# Sorry to be so ignorant!



## akbmusic (Apr 12, 2007)

I keep getting the following message when I log on to TUG:

akbmusic: You have an outdated BBS Member Code in your profile. 'time' was discontinued on 23 March, 2007. Please update to the current code before 23 April, 2007 so the BBS can continue to recognize you as a TUG Member. Click here for further information


When I click on the links, it says the web page will not load/is unavailable. I have followed the steps where you add websites under internet tools and get the still get the same thing. I feel like such an idiot right now!!!   
(Where was that red button you push again?!?!?!)

So, what am I doing wrong?


----------



## akbmusic (Apr 12, 2007)

*Changed one problem for another*

OK, I played around a little more and got rid of the previous posted message, but now I am listed as a guest. 
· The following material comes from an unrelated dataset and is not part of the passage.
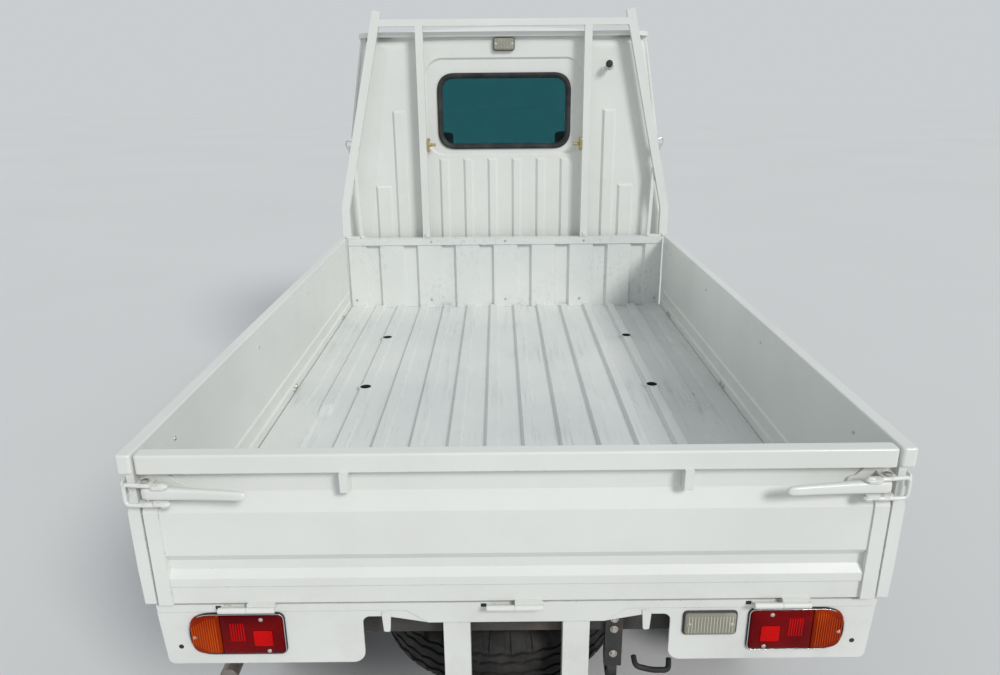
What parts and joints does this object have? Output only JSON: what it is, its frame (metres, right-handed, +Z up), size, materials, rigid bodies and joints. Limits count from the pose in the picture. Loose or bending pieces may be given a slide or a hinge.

(Am I making you feel like this   yet?)


----------



## Dave M (Apr 12, 2007)

You are listed as a "Guest" (and don't have access to the Sightings forum) because you replaced the old TUG member password in your profile with (incorrectly) your new TUG member password. However, what belongs in that box is the "BBS Member Code", which is the title of that box!

See "Part II" of the following link for the easy instructions for finding the "BBS Member Code" and making the change - http://www.tugbbs.com/forums/showthread.php?t=43810


----------



## Makai Guy (Apr 12, 2007)

akbmusic said:


> When I click on the links, it says the web page will not load/is unavailable. I have followed the steps where you add websites under internet tools and get the still get the same thing.
> 
> So, what am I doing wrong?



You're probably not doing anything wrong.  

A number of people have reported errors when trying to go to that page.  Some have reported it to be a temporary problem and that a later attempt worked without problem.  It has always worked for me, any time I've tried it - the last time just a minute ago.

Here's a direct link to that same page:
http://tug2.com/TUGMembers/Login.aspx

If it still isn't working for you try this, in order:

1) Clear your browser cache and try again.

2) Try going, instead, to http://www.tug2.com/TUGMembers/Login.aspx

3) Just go to TUG Resort Reviews - http://tug2.com/RnR/Reviews.aspx
If you're not already logged in, it will take you to the desired Members Login page.  If you ARE already logged in, click on the My TUG link in the navigation bar near the top of the page.


----------



## akbmusic (Apr 13, 2007)

*Looking good now!*

Thanks guys! Everything went smoothly today. After sleeping on it and reading your stuff again, I think I've got it all figured out. (Maybe I should sleep more often!!!!)


----------